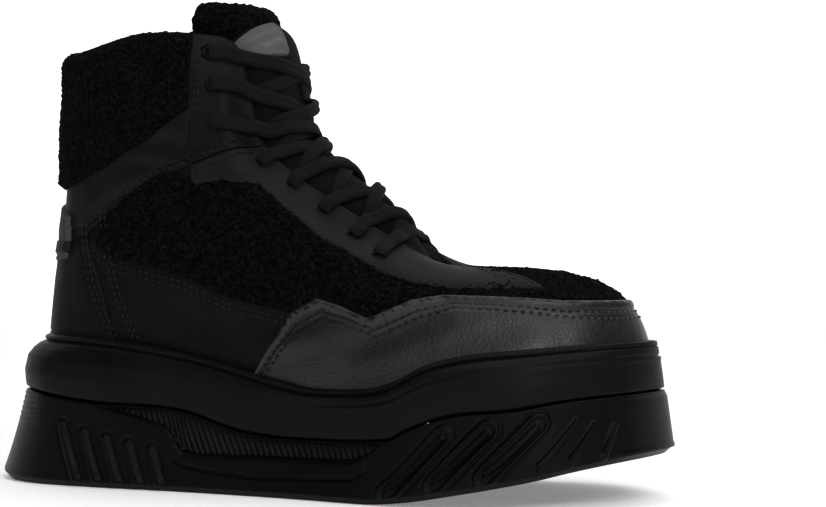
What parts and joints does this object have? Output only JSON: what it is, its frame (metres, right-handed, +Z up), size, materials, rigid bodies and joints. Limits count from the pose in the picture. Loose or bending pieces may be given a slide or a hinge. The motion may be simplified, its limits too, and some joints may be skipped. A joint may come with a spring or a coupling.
{
  "type": "winter high-top trainer",
  "caption": "Right winter high-top trainer: hollow leather and fleece upper, padded tongue, lace, foam midsole and lugged rubber outsole.",
  "frame": {"origin": "on the floor under the middle of the heel, on the tread's flat heel face", "axes": "+X towards the toe, -Y towards the outer side of the foot, +Z up"},
  "size_m": [0.2789, 0.1078, 0.19],
  "materials": {
    "outsole": "satin",
    "midsole": "matt, fine grain",
    "insole": "felted",
    "upper": "matt, with fleece panels",
    "grained_leather": "grained, satin",
    "stay_leather": "matt",
    "patch_leather": "matt",
    "fleece": "fleece",
    "tongue_cloth": "matt",
    "label_weave": "woven",
    "lace": "ribbed weave"
  },
  "bodies": {
    "root": {"outsole": "outsole", "midsole": "midsole", "insole": "insole", "upper": "upper", "collar_lining": "fleece", "toe_guard": "grained_leather", "eyestay_outer": "stay_leather", "eyestay_inner": "stay_leather", "heel_patch": "patch_leather", "tongue": "tongue_cloth", "tongue_cuff": "fleece", "tongue_label": "label_weave", "lace_keeper": "tongue_cloth", "lace": "lace"}
  },
  "joints": []
}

Given instruction: Please output the entire listing exactly as it stands.

Solution to this task:
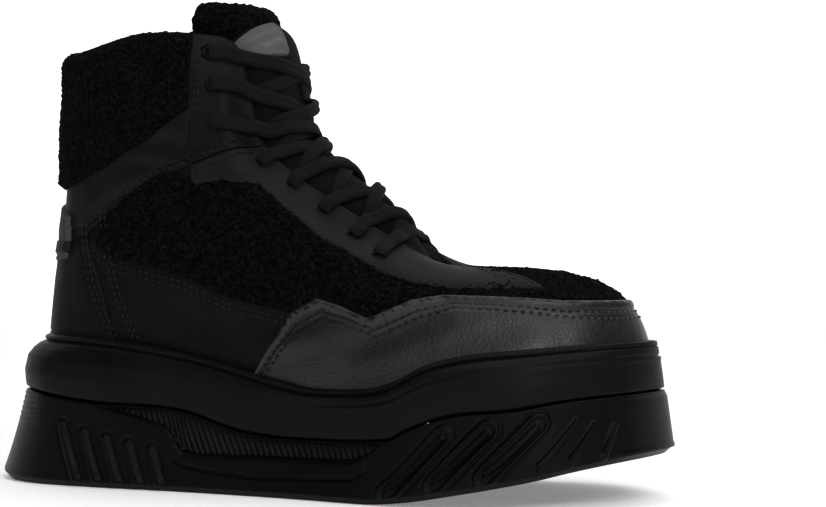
What parts and joints does this object have? Output only JSON: what it is, its frame (metres, right-handed, +Z up), size, materials, rigid bodies and joints. Limits count from the pose in the picture. Loose or bending pieces may be given a slide or a hinge. The motion may be simplified, its limits too, and some joints may be skipped. A joint may come with a spring or a coupling.
{
  "type": "winter high-top trainer",
  "caption": "Right winter high-top trainer: hollow leather and fleece upper, padded tongue, lace, foam midsole and lugged rubber outsole.",
  "frame": {"origin": "on the floor under the middle of the heel, on the tread's flat heel face", "axes": "+X towards the toe, -Y towards the outer side of the foot, +Z up"},
  "size_m": [0.2789, 0.1078, 0.19],
  "materials": {
    "outsole": "satin",
    "midsole": "matt, fine grain",
    "insole": "felted",
    "upper": "matt, with fleece panels",
    "grained_leather": "grained, satin",
    "stay_leather": "matt",
    "patch_leather": "matt",
    "fleece": "fleece",
    "tongue_cloth": "matt",
    "label_weave": "woven",
    "lace": "ribbed weave"
  },
  "bodies": {
    "root": {"outsole": "outsole", "midsole": "midsole", "insole": "insole", "upper": "upper", "collar_lining": "fleece", "toe_guard": "grained_leather", "eyestay_outer": "stay_leather", "eyestay_inner": "stay_leather", "heel_patch": "patch_leather", "tongue": "tongue_cloth", "tongue_cuff": "fleece", "tongue_label": "label_weave", "lace_keeper": "tongue_cloth", "lace": "lace"}
  },
  "joints": []
}